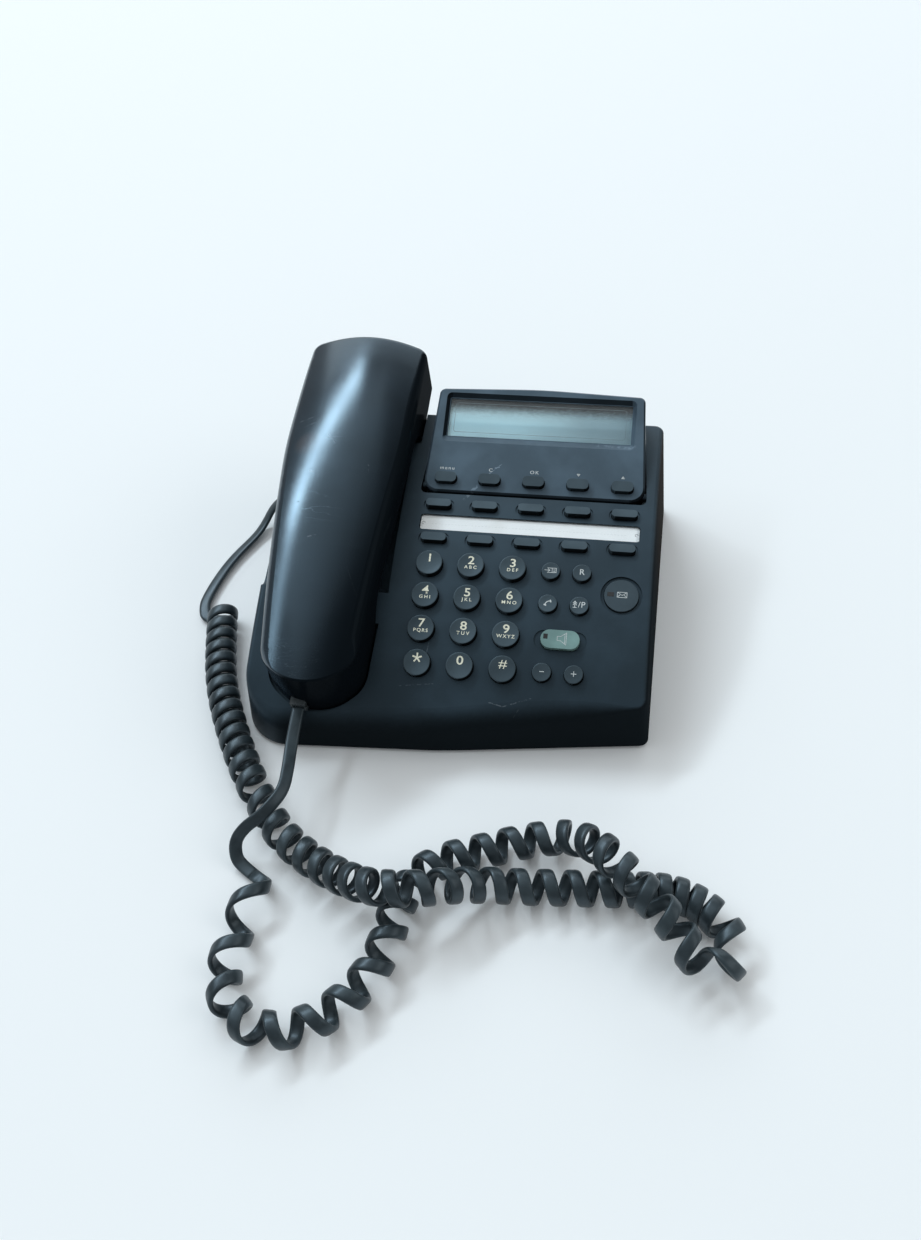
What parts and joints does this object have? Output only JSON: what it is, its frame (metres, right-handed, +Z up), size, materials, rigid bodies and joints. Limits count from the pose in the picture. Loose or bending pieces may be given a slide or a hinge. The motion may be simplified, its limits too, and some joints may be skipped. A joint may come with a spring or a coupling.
{
  "type": "corded desk telephone",
  "caption": "Desk telephone with push buttons, a display that tilts up from a pocket, and a handset on a curly cord that lies in a cradle.",
  "frame": {"origin": "on the table, under the middle of the telephone's box without its cord", "axes": "+Z up, +X to the right of someone who uses it, +Y to its back"},
  "size_m": [0.272, 0.3325, 0.0928],
  "materials": {
    "casing_plastic": "finely grained, dark blue grey",
    "display_plastic": "finely grained, dark blue grey",
    "handset_plastic": "satin gloss with light wear, dark blue grey",
    "key_plastic": "satin with printed legends, near black",
    "message_plastic": "satin disc with a dark lamp window",
    "loudspeaker_key_plastic": "satin, grey green",
    "clear_window": "clear, faintly scratched",
    "lcd_glass": "grey green liquid crystal",
    "card": "white card",
    "mat_rubber": "moulded contact mat",
    "foot_rubber": "plain",
    "board_laminate": "green laminate",
    "speaker_steel": "dark frame",
    "screw_steel": "plated",
    "socket_plastic": "moulded",
    "plug_plastic": "smoky clear",
    "cord_sleeve": "satin, dark slate"
  },
  "bodies": {
    "base": {"upper_casing": "casing_plastic", "lower_casing": "casing_plastic", "circuit_board": "board_laminate", "keypad_mat": "mat_rubber", "label_card": "card", "label_window": "clear_window", "loudspeaker": "speaker_steel", "housing_screws": "screw_steel", "rubber_feet": "foot_rubber", "base_jack": "socket_plastic", "line_jack": "socket_plastic", "base_plug": "plug_plastic", "cord_base_leader": "cord_sleeve", "cord_coil": "cord_sleeve", "cord_handset_leader": "cord_sleeve"},
    "handset": {"handset_outer_shell": "handset_plastic", "handset_inner_shell": "handset_plastic", "receiver_capsule": "speaker_steel", "microphone_capsule": "speaker_steel", "handset_plug": "plug_plastic"},
    "display": {"display_housing": "display_plastic", "display_rear_cover": "casing_plastic", "display_window": "clear_window", "lcd_panel": "lcd_glass"},
    "hook": {"hook_switch": "casing_plastic"},
    "body_key_1": {"key_1": "key_plastic"},
    "body_key_2": {"key_2": "key_plastic"},
    "body_key_3": {"key_3": "key_plastic"},
    "body_key_4": {"key_4": "key_plastic"},
    "body_key_5": {"key_5": "key_plastic"},
    "body_key_6": {"key_6": "key_plastic"},
    "body_key_7": {"key_7": "key_plastic"},
    "body_key_8": {"key_8": "key_plastic"},
    "body_key_9": {"key_9": "key_plastic"},
    "body_key_star": {"key_star": "key_plastic"},
    "body_key_0": {"key_0": "key_plastic"},
    "body_key_hash": {"key_hash": "key_plastic"},
    "body_directory_key": {"directory_key": "key_plastic"},
    "body_recall_key": {"recall_key": "key_plastic"},
    "body_redial_key": {"redial_key": "key_plastic"},
    "body_pause_key": {"pause_key": "key_plastic"},
    "body_minus_key": {"minus_key": "key_plastic"},
    "body_plus_key": {"plus_key": "key_plastic"},
    "body_function_key_1": {"function_key_1": "key_plastic"},
    "body_function_key_2": {"function_key_2": "key_plastic"},
    "body_function_key_3": {"function_key_3": "key_plastic"},
    "body_function_key_4": {"function_key_4": "key_plastic"},
    "body_function_key_5": {"function_key_5": "key_plastic"},
    "body_function_key_6": {"function_key_6": "key_plastic"},
    "body_function_key_7": {"function_key_7": "key_plastic"},
    "body_function_key_8": {"function_key_8": "key_plastic"},
    "body_function_key_9": {"function_key_9": "key_plastic"},
    "body_function_key_10": {"function_key_10": "key_plastic"},
    "body_loudspeaker_key": {"loudspeaker_key": "loudspeaker_key_plastic"},
    "body_message_key": {"message_key": "message_plastic"},
    "body_soft_key_1": {"soft_key_1": "key_plastic"},
    "body_soft_key_2": {"soft_key_2": "key_plastic"},
    "body_soft_key_3": {"soft_key_3": "key_plastic"},
    "body_soft_key_4": {"soft_key_4": "key_plastic"},
    "body_soft_key_5": {"soft_key_5": "key_plastic"}
  },
  "joints": [
    {"name": "handset_lift", "type": "slide", "parent": "base", "child": "handset", "axis": [0, -0.2164, 0.9763], "range_m": [0, 0.08]},
    {"name": "display_tilt", "type": "hinge", "parent": "base", "child": "display", "pos_m": [0.0316, 0.0259, 0.0563], "axis": [1, 0, 0], "range_deg": [-22, 18]},
    {"name": "hook_travel", "type": "slide", "parent": "base", "child": "hook", "axis": [0, -0.2164, 0.9763], "range_m": [0, 0.004]},
    {"name": "key_1_press", "type": "slide", "parent": "base", "child": "body_key_1", "axis": [0, 0.2784, -0.9605], "range_m": [0, 0.0012], "stiffness_N_per_m": 800},
    {"name": "key_2_press", "type": "slide", "parent": "base", "child": "body_key_2", "axis": [0, 0.2784, -0.9605], "range_m": [0, 0.0012], "stiffness_N_per_m": 800},
    {"name": "key_3_press", "type": "slide", "parent": "base", "child": "body_key_3", "axis": [0, 0.2784, -0.9605], "range_m": [0, 0.0012], "stiffness_N_per_m": 800},
    {"name": "key_4_press", "type": "slide", "parent": "base", "child": "body_key_4", "axis": [0, 0.332, -0.9433], "range_m": [0, 0.0012], "stiffness_N_per_m": 800},
    {"name": "key_5_press", "type": "slide", "parent": "base", "child": "body_key_5", "axis": [0, 0.332, -0.9433], "range_m": [0, 0.0012], "stiffness_N_per_m": 800},
    {"name": "key_6_press", "type": "slide", "parent": "base", "child": "body_key_6", "axis": [0, 0.332, -0.9433], "range_m": [0, 0.0012], "stiffness_N_per_m": 800},
    {"name": "key_7_press", "type": "slide", "parent": "base", "child": "body_key_7", "axis": [0, 0.3845, -0.9231], "range_m": [0, 0.0012], "stiffness_N_per_m": 800},
    {"name": "key_8_press", "type": "slide", "parent": "base", "child": "body_key_8", "axis": [0, 0.3845, -0.9231], "range_m": [0, 0.0012], "stiffness_N_per_m": 800},
    {"name": "key_9_press", "type": "slide", "parent": "base", "child": "body_key_9", "axis": [0, 0.3845, -0.9231], "range_m": [0, 0.0012], "stiffness_N_per_m": 800},
    {"name": "key_star_press", "type": "slide", "parent": "base", "child": "body_key_star", "axis": [0, 0.4358, -0.9], "range_m": [0, 0.0012], "stiffness_N_per_m": 800},
    {"name": "key_0_press", "type": "slide", "parent": "base", "child": "body_key_0", "axis": [0, 0.4358, -0.9], "range_m": [0, 0.0012], "stiffness_N_per_m": 800},
    {"name": "key_hash_press", "type": "slide", "parent": "base", "child": "body_key_hash", "axis": [0, 0.4358, -0.9], "range_m": [0, 0.0012], "stiffness_N_per_m": 800},
    {"name": "directory_key_press", "type": "slide", "parent": "base", "child": "body_directory_key", "axis": [0, 0.2784, -0.9605], "range_m": [0, 0.0012], "stiffness_N_per_m": 800},
    {"name": "recall_key_press", "type": "slide", "parent": "base", "child": "body_recall_key", "axis": [0, 0.2784, -0.9605], "range_m": [0, 0.0012], "stiffness_N_per_m": 800},
    {"name": "redial_key_press", "type": "slide", "parent": "base", "child": "body_redial_key", "axis": [0, 0.332, -0.9433], "range_m": [0, 0.0012], "stiffness_N_per_m": 800},
    {"name": "pause_key_press", "type": "slide", "parent": "base", "child": "body_pause_key", "axis": [0, 0.332, -0.9433], "range_m": [0, 0.0012], "stiffness_N_per_m": 800},
    {"name": "minus_key_press", "type": "slide", "parent": "base", "child": "body_minus_key", "axis": [0, 0.4358, -0.9], "range_m": [0, 0.0012], "stiffness_N_per_m": 800},
    {"name": "plus_key_press", "type": "slide", "parent": "base", "child": "body_plus_key", "axis": [0, 0.4358, -0.9], "range_m": [0, 0.0012], "stiffness_N_per_m": 800},
    {"name": "function_key_1_press", "type": "slide", "parent": "base", "child": "body_function_key_1", "axis": [0, 0.1661, -0.9861], "range_m": [0, 0.0012], "stiffness_N_per_m": 800},
    {"name": "function_key_2_press", "type": "slide", "parent": "base", "child": "body_function_key_2", "axis": [0, 0.1661, -0.9861], "range_m": [0, 0.0012], "stiffness_N_per_m": 800},
    {"name": "function_key_3_press", "type": "slide", "parent": "base", "child": "body_function_key_3", "axis": [0, 0.1661, -0.9861], "range_m": [0, 0.0012], "stiffness_N_per_m": 800},
    {"name": "function_key_4_press", "type": "slide", "parent": "base", "child": "body_function_key_4", "axis": [0, 0.1661, -0.9861], "range_m": [0, 0.0012], "stiffness_N_per_m": 800},
    {"name": "function_key_5_press", "type": "slide", "parent": "base", "child": "body_function_key_5", "axis": [0, 0.1661, -0.9861], "range_m": [0, 0.0012], "stiffness_N_per_m": 800},
    {"name": "function_key_6_press", "type": "slide", "parent": "base", "child": "body_function_key_6", "axis": [0, 0.2312, -0.9729], "range_m": [0, 0.0012], "stiffness_N_per_m": 800},
    {"name": "function_key_7_press", "type": "slide", "parent": "base", "child": "body_function_key_7", "axis": [0, 0.2312, -0.9729], "range_m": [0, 0.0012], "stiffness_N_per_m": 800},
    {"name": "function_key_8_press", "type": "slide", "parent": "base", "child": "body_function_key_8", "axis": [0, 0.2312, -0.9729], "range_m": [0, 0.0012], "stiffness_N_per_m": 800},
    {"name": "function_key_9_press", "type": "slide", "parent": "base", "child": "body_function_key_9", "axis": [0, 0.2312, -0.9729], "range_m": [0, 0.0012], "stiffness_N_per_m": 800},
    {"name": "function_key_10_press", "type": "slide", "parent": "base", "child": "body_function_key_10", "axis": [0, 0.2312, -0.9729], "range_m": [0, 0.0012], "stiffness_N_per_m": 800},
    {"name": "loudspeaker_key_press", "type": "slide", "parent": "base", "child": "body_loudspeaker_key", "axis": [0, 0.3866, -0.9222], "range_m": [0, 0.0012], "stiffness_N_per_m": 800},
    {"name": "message_key_press", "type": "slide", "parent": "base", "child": "body_message_key", "axis": [0, 0.3089, -0.9511], "range_m": [0, 0.0012], "stiffness_N_per_m": 800},
    {"name": "soft_key_1_press", "type": "slide", "parent": "display", "child": "body_soft_key_1", "axis": [0, 0.3746, -0.9272], "range_m": [0, 0.0012], "stiffness_N_per_m": 800},
    {"name": "soft_key_2_press", "type": "slide", "parent": "display", "child": "body_soft_key_2", "axis": [0, 0.3746, -0.9272], "range_m": [0, 0.0012], "stiffness_N_per_m": 800},
    {"name": "soft_key_3_press", "type": "slide", "parent": "display", "child": "body_soft_key_3", "axis": [0, 0.3746, -0.9272], "range_m": [0, 0.0012], "stiffness_N_per_m": 800},
    {"name": "soft_key_4_press", "type": "slide", "parent": "display", "child": "body_soft_key_4", "axis": [0, 0.3746, -0.9272], "range_m": [0, 0.0012], "stiffness_N_per_m": 800},
    {"name": "soft_key_5_press", "type": "slide", "parent": "display", "child": "body_soft_key_5", "axis": [0, 0.3746, -0.9272], "range_m": [0, 0.0012], "stiffness_N_per_m": 800}
  ],
  "couplings": [
    {"joint": "hook_travel", "follows": "handset_lift", "ratio": 0.05}
  ]
}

EXERCISE PROMPT: Copy out every line with the word "from".

WRITTEN SOLUTION:
What parts and joints does this object have? Output only JSON: what it is, its frame (metres, right-handed, +Z up), size, materials, rigid bodies and joints. Limits count from the pose in the picture. Loose or bending pieces may be given a slide or a hinge. The motion may be simplified, its limits too, and some joints may be skipped. A joint may come with a spring or a coupling.
  "caption": "Desk telephone with push buttons, a display that tilts up from a pocket, and a handset on a curly cord that lies in a cradle.",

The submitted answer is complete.